Required task - Set down all of the data exactly as it appears.

Material -
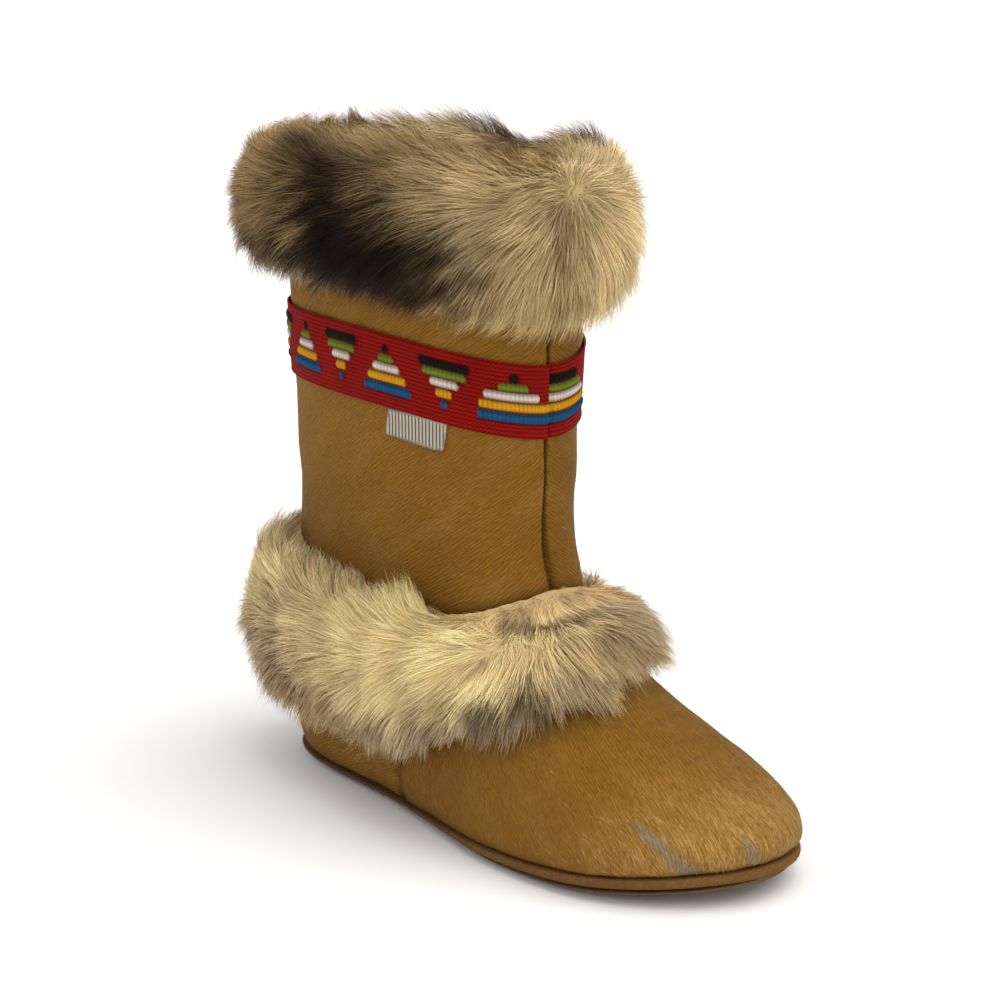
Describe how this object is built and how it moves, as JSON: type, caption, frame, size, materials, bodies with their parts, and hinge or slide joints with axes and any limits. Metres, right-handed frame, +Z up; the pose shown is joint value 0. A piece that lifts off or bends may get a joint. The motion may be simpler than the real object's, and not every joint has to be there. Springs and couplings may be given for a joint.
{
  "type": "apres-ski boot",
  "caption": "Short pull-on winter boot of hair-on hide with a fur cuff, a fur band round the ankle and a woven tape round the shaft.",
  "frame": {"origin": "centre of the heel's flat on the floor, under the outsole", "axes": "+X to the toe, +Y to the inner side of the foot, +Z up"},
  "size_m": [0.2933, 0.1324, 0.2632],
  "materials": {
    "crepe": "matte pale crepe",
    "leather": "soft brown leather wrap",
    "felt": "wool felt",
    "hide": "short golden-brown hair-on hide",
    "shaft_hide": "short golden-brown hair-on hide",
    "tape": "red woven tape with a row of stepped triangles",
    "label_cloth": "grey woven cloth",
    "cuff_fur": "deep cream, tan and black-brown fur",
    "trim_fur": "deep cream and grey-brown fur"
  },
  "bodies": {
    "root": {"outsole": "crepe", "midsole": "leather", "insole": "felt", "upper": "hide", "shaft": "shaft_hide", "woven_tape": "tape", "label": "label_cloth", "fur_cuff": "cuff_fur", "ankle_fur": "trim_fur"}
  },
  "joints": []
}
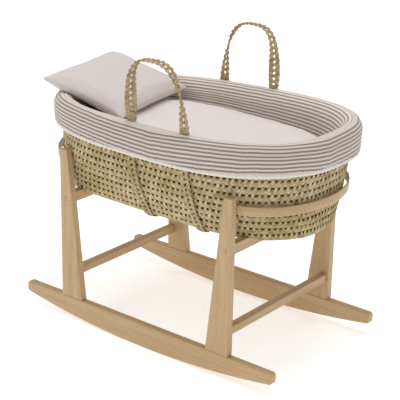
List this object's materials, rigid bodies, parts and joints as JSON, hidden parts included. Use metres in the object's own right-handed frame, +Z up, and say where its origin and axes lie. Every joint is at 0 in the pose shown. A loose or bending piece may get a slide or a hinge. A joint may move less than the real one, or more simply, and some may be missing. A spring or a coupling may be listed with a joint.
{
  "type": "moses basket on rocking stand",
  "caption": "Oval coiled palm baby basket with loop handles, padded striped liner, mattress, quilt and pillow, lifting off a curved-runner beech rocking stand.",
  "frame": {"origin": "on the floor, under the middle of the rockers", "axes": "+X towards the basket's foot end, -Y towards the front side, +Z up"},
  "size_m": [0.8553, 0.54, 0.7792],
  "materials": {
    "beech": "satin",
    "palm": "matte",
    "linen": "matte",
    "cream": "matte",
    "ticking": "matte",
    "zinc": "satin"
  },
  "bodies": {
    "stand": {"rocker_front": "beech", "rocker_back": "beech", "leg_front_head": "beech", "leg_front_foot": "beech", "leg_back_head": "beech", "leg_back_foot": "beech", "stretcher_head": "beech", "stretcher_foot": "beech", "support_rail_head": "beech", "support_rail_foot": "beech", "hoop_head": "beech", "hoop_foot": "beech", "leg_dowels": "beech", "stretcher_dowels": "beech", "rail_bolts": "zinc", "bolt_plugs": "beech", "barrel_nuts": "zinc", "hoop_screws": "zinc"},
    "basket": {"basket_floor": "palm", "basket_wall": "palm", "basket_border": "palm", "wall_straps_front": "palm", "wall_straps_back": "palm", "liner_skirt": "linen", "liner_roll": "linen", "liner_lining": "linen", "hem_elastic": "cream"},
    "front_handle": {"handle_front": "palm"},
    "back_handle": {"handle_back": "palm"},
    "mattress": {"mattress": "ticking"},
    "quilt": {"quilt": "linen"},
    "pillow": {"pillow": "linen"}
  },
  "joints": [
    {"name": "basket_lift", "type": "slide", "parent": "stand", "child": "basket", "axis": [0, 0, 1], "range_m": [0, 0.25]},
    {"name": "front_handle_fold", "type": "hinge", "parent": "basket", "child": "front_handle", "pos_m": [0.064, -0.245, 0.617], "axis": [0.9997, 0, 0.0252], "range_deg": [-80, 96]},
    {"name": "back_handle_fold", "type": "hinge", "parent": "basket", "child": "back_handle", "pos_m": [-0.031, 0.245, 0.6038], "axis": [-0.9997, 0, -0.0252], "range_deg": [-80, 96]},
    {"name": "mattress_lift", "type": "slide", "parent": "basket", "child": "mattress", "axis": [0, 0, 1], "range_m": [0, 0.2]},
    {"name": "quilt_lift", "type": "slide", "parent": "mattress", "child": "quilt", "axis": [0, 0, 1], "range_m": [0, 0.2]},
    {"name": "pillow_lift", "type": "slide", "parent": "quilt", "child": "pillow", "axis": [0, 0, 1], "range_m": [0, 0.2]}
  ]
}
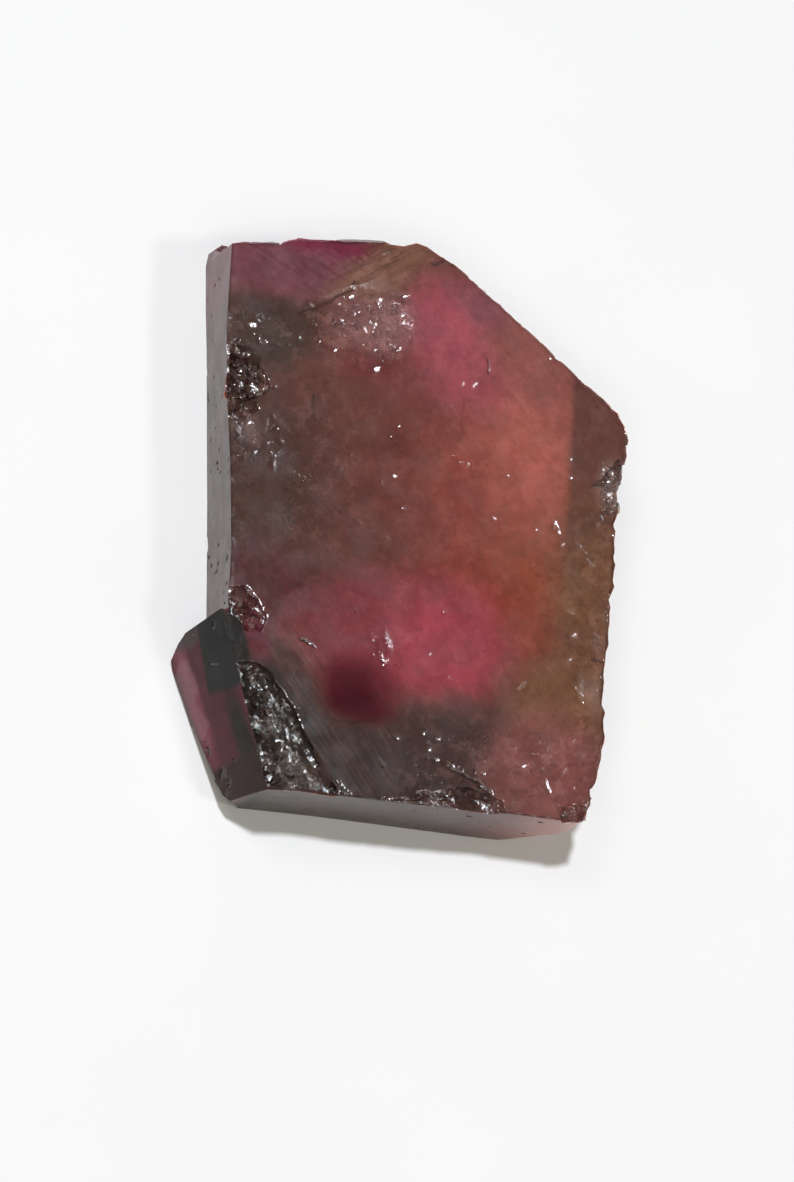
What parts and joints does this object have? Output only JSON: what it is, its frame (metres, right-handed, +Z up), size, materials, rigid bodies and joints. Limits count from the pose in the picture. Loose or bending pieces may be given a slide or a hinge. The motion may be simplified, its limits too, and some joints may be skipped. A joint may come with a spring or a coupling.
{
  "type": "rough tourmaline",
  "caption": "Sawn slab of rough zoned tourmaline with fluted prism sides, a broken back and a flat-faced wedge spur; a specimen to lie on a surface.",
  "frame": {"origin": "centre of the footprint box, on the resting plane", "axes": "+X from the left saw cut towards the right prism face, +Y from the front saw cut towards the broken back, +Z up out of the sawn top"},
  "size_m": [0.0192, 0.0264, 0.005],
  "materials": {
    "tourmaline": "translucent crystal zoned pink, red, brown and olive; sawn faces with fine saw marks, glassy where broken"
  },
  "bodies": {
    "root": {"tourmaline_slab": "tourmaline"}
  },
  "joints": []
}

Exercise solution -
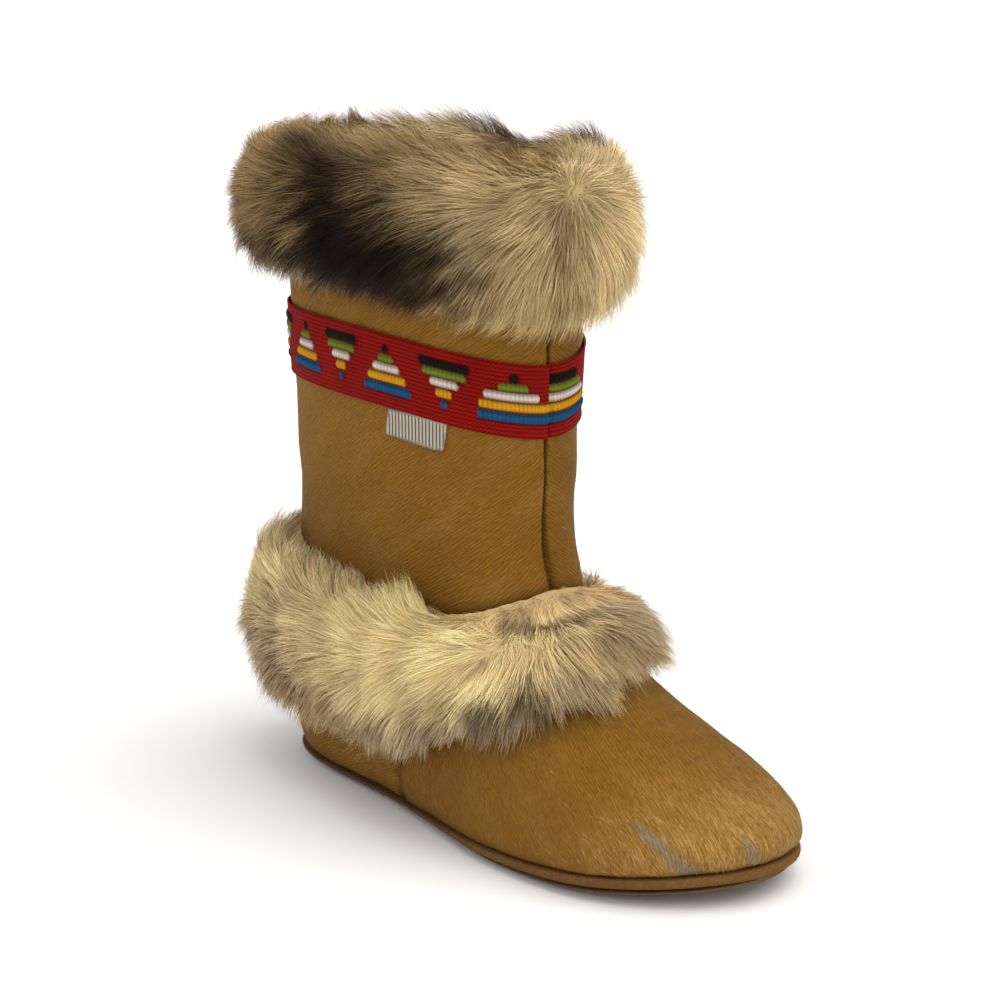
Describe how this object is built and how it moves, as JSON: type, caption, frame, size, materials, bodies with their parts, and hinge or slide joints with axes and any limits. Metres, right-handed frame, +Z up; the pose shown is joint value 0. A piece that lifts off or bends may get a joint. The motion may be simpler than the real object's, and not every joint has to be there. Springs and couplings may be given for a joint.
{
  "type": "apres-ski boot",
  "caption": "Short pull-on winter boot of hair-on hide with a fur cuff, a fur band round the ankle and a woven tape round the shaft.",
  "frame": {"origin": "centre of the heel's flat on the floor, under the outsole", "axes": "+X to the toe, +Y to the inner side of the foot, +Z up"},
  "size_m": [0.2933, 0.1324, 0.2632],
  "materials": {
    "crepe": "matte pale crepe",
    "leather": "soft brown leather wrap",
    "felt": "wool felt",
    "hide": "short golden-brown hair-on hide",
    "shaft_hide": "short golden-brown hair-on hide",
    "tape": "red woven tape with a row of stepped triangles",
    "label_cloth": "grey woven cloth",
    "cuff_fur": "deep cream, tan and black-brown fur",
    "trim_fur": "deep cream and grey-brown fur"
  },
  "bodies": {
    "root": {"outsole": "crepe", "midsole": "leather", "insole": "felt", "upper": "hide", "shaft": "shaft_hide", "woven_tape": "tape", "label": "label_cloth", "fur_cuff": "cuff_fur", "ankle_fur": "trim_fur"}
  },
  "joints": []
}
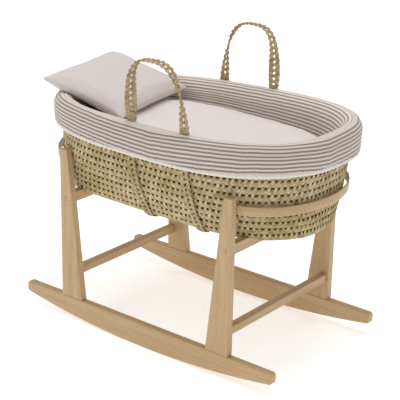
List this object's materials, rigid bodies, parts and joints as JSON, hidden parts included. Use metres in the object's own right-handed frame, +Z up, and say where its origin and axes lie. Every joint is at 0 in the pose shown. A loose or bending piece may get a slide or a hinge. A joint may move less than the real one, or more simply, and some may be missing. A spring or a coupling may be listed with a joint.
{
  "type": "moses basket on rocking stand",
  "caption": "Oval coiled palm baby basket with loop handles, padded striped liner, mattress, quilt and pillow, lifting off a curved-runner beech rocking stand.",
  "frame": {"origin": "on the floor, under the middle of the rockers", "axes": "+X towards the basket's foot end, -Y towards the front side, +Z up"},
  "size_m": [0.8553, 0.54, 0.7792],
  "materials": {
    "beech": "satin",
    "palm": "matte",
    "linen": "matte",
    "cream": "matte",
    "ticking": "matte",
    "zinc": "satin"
  },
  "bodies": {
    "stand": {"rocker_front": "beech", "rocker_back": "beech", "leg_front_head": "beech", "leg_front_foot": "beech", "leg_back_head": "beech", "leg_back_foot": "beech", "stretcher_head": "beech", "stretcher_foot": "beech", "support_rail_head": "beech", "support_rail_foot": "beech", "hoop_head": "beech", "hoop_foot": "beech", "leg_dowels": "beech", "stretcher_dowels": "beech", "rail_bolts": "zinc", "bolt_plugs": "beech", "barrel_nuts": "zinc", "hoop_screws": "zinc"},
    "basket": {"basket_floor": "palm", "basket_wall": "palm", "basket_border": "palm", "wall_straps_front": "palm", "wall_straps_back": "palm", "liner_skirt": "linen", "liner_roll": "linen", "liner_lining": "linen", "hem_elastic": "cream"},
    "front_handle": {"handle_front": "palm"},
    "back_handle": {"handle_back": "palm"},
    "mattress": {"mattress": "ticking"},
    "quilt": {"quilt": "linen"},
    "pillow": {"pillow": "linen"}
  },
  "joints": [
    {"name": "basket_lift", "type": "slide", "parent": "stand", "child": "basket", "axis": [0, 0, 1], "range_m": [0, 0.25]},
    {"name": "front_handle_fold", "type": "hinge", "parent": "basket", "child": "front_handle", "pos_m": [0.064, -0.245, 0.617], "axis": [0.9997, 0, 0.0252], "range_deg": [-80, 96]},
    {"name": "back_handle_fold", "type": "hinge", "parent": "basket", "child": "back_handle", "pos_m": [-0.031, 0.245, 0.6038], "axis": [-0.9997, 0, -0.0252], "range_deg": [-80, 96]},
    {"name": "mattress_lift", "type": "slide", "parent": "basket", "child": "mattress", "axis": [0, 0, 1], "range_m": [0, 0.2]},
    {"name": "quilt_lift", "type": "slide", "parent": "mattress", "child": "quilt", "axis": [0, 0, 1], "range_m": [0, 0.2]},
    {"name": "pillow_lift", "type": "slide", "parent": "quilt", "child": "pillow", "axis": [0, 0, 1], "range_m": [0, 0.2]}
  ]
}
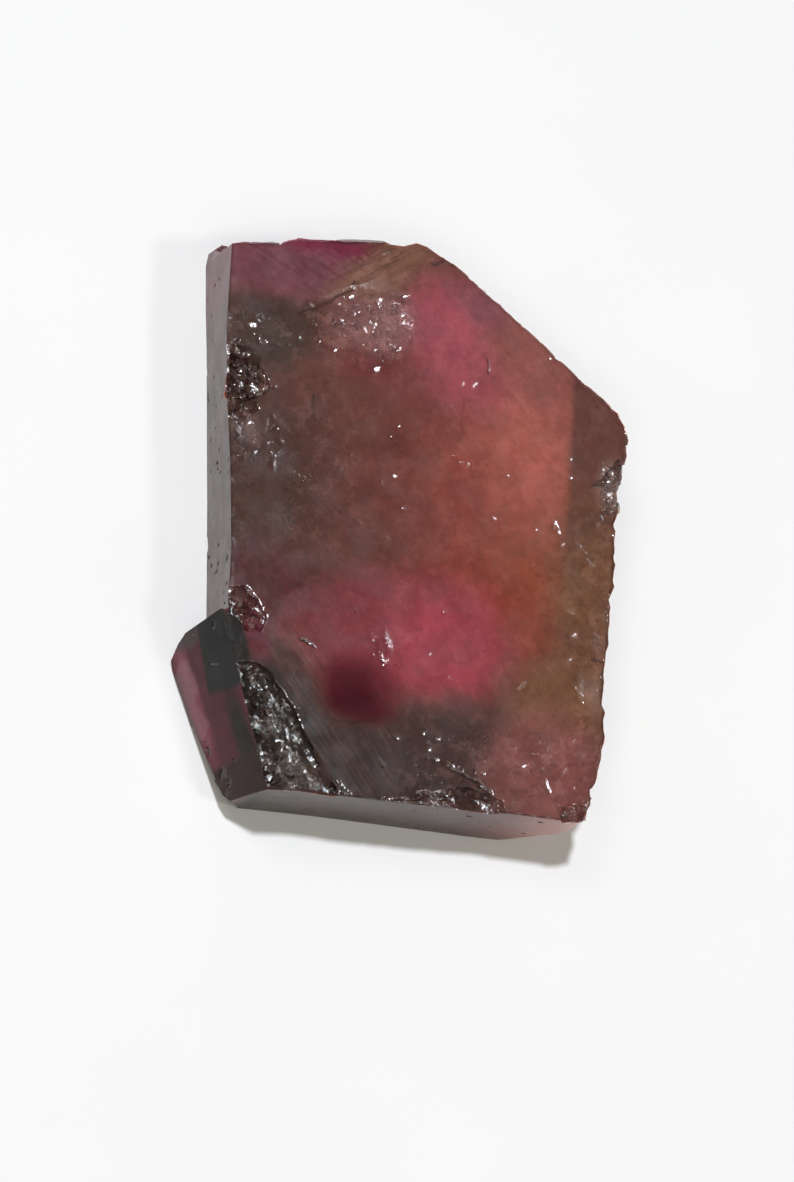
What parts and joints does this object have? Output only JSON: what it is, its frame (metres, right-handed, +Z up), size, materials, rigid bodies and joints. Limits count from the pose in the picture. Loose or bending pieces may be given a slide or a hinge. The motion may be simplified, its limits too, and some joints may be skipped. A joint may come with a spring or a coupling.
{
  "type": "rough tourmaline",
  "caption": "Sawn slab of rough zoned tourmaline with fluted prism sides, a broken back and a flat-faced wedge spur; a specimen to lie on a surface.",
  "frame": {"origin": "centre of the footprint box, on the resting plane", "axes": "+X from the left saw cut towards the right prism face, +Y from the front saw cut towards the broken back, +Z up out of the sawn top"},
  "size_m": [0.0192, 0.0264, 0.005],
  "materials": {
    "tourmaline": "translucent crystal zoned pink, red, brown and olive; sawn faces with fine saw marks, glassy where broken"
  },
  "bodies": {
    "root": {"tourmaline_slab": "tourmaline"}
  },
  "joints": []
}